• Problem statement:
In the records that follow, show each line where the word "Write" is present.

::::

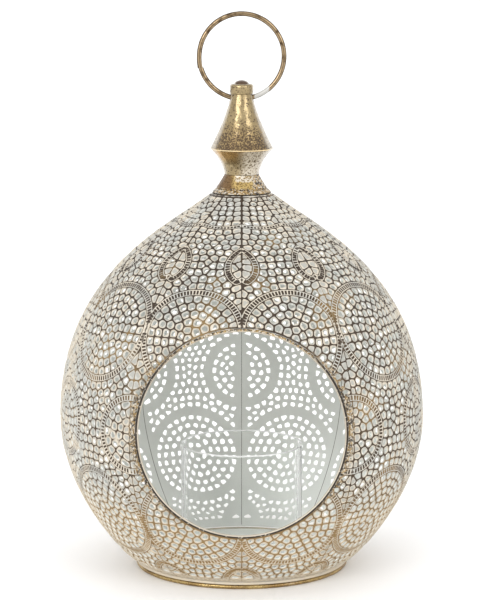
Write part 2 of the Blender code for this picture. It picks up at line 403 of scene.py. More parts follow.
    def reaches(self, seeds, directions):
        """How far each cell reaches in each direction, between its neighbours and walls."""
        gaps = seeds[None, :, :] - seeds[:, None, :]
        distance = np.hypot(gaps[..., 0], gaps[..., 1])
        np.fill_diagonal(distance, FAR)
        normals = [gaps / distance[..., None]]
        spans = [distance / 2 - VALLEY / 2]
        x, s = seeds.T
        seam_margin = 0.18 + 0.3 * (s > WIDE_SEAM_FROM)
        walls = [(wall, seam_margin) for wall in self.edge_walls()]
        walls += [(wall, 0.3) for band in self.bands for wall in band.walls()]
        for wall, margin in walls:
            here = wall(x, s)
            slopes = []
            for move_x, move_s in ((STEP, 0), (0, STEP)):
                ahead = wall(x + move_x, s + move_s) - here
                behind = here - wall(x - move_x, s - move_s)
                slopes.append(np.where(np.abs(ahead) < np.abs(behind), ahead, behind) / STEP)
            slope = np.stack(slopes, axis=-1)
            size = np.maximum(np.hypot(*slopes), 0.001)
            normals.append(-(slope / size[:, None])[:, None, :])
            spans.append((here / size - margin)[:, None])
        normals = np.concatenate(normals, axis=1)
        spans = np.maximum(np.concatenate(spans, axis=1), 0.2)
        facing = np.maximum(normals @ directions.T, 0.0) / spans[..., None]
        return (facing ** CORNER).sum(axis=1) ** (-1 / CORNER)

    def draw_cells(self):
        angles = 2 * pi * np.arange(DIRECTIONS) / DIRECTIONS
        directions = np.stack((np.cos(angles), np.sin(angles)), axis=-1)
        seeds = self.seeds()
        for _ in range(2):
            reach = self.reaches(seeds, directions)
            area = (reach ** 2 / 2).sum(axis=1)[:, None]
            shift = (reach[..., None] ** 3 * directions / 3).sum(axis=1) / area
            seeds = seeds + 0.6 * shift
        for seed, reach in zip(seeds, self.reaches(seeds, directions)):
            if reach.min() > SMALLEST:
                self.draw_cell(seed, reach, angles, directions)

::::

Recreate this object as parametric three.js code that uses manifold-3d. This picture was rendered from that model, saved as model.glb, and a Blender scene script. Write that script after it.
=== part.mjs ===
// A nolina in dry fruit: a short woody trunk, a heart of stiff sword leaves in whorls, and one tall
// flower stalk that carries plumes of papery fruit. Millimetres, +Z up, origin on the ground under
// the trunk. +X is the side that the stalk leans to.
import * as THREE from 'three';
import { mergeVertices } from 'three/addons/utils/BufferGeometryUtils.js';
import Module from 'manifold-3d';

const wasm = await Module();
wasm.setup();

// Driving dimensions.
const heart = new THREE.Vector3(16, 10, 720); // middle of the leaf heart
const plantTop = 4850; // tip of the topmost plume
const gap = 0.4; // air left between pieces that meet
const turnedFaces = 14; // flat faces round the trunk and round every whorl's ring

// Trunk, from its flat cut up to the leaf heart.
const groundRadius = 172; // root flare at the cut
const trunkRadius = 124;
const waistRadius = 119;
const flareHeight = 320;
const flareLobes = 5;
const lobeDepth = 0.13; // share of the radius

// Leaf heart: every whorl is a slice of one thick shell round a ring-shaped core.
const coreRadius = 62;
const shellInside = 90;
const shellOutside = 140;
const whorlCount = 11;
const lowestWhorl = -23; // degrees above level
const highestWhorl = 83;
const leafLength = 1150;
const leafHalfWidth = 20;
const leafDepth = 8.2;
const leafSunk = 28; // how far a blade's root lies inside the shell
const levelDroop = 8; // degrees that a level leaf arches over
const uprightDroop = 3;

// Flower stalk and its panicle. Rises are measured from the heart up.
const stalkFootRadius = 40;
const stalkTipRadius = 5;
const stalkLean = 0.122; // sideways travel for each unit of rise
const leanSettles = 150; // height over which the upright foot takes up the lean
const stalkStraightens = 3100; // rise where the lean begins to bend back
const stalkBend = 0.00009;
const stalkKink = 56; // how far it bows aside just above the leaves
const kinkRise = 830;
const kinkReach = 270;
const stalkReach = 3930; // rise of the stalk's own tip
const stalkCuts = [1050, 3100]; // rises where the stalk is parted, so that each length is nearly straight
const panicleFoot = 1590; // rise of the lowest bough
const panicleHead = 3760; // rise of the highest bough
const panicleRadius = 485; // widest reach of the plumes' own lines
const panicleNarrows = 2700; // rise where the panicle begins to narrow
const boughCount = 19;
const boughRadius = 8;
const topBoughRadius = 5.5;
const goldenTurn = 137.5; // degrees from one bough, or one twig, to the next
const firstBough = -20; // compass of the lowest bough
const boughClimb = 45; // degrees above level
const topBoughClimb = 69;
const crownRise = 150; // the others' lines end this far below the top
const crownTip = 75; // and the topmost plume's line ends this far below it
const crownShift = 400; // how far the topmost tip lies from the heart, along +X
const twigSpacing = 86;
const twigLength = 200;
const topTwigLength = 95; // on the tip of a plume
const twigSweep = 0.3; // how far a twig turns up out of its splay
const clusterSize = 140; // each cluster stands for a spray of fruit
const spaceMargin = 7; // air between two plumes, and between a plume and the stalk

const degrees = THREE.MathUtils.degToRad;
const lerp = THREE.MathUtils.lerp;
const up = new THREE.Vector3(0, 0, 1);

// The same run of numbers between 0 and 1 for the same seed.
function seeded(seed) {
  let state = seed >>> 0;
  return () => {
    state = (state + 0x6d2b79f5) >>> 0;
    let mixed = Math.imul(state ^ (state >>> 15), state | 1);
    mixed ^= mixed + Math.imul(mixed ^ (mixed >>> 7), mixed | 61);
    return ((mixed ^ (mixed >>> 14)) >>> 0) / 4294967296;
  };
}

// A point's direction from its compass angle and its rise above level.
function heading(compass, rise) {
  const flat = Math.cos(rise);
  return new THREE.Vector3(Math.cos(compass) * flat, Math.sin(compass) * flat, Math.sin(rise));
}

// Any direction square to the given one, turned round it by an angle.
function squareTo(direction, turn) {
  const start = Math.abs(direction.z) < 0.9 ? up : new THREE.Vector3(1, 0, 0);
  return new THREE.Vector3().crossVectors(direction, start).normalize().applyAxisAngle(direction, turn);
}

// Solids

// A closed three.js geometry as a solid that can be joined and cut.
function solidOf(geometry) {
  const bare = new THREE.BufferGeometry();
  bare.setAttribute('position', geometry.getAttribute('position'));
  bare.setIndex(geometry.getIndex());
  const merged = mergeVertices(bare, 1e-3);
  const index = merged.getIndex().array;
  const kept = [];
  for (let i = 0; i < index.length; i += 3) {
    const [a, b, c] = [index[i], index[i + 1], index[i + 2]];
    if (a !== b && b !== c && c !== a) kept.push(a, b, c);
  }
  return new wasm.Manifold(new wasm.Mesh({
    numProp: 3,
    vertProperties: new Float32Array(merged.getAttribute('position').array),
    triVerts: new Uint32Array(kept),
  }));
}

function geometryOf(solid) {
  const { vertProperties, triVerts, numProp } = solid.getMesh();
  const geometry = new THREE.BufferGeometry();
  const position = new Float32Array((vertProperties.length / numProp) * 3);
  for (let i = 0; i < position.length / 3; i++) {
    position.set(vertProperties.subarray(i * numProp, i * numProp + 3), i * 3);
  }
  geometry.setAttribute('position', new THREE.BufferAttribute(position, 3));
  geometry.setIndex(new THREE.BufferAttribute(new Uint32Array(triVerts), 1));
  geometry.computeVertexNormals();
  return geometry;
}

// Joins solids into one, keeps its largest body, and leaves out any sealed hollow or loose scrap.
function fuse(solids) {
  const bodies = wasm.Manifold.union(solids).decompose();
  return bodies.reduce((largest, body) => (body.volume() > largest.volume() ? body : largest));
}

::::

• Reply:
Write part 2 of the Blender code for this picture. It picks up at line 403 of scene.py. More parts follow.
Recreate this object as parametric three.js code that uses manifold-3d. This picture was rendered from that model, saved as model.glb, and a Blender scene script. Write that script after it.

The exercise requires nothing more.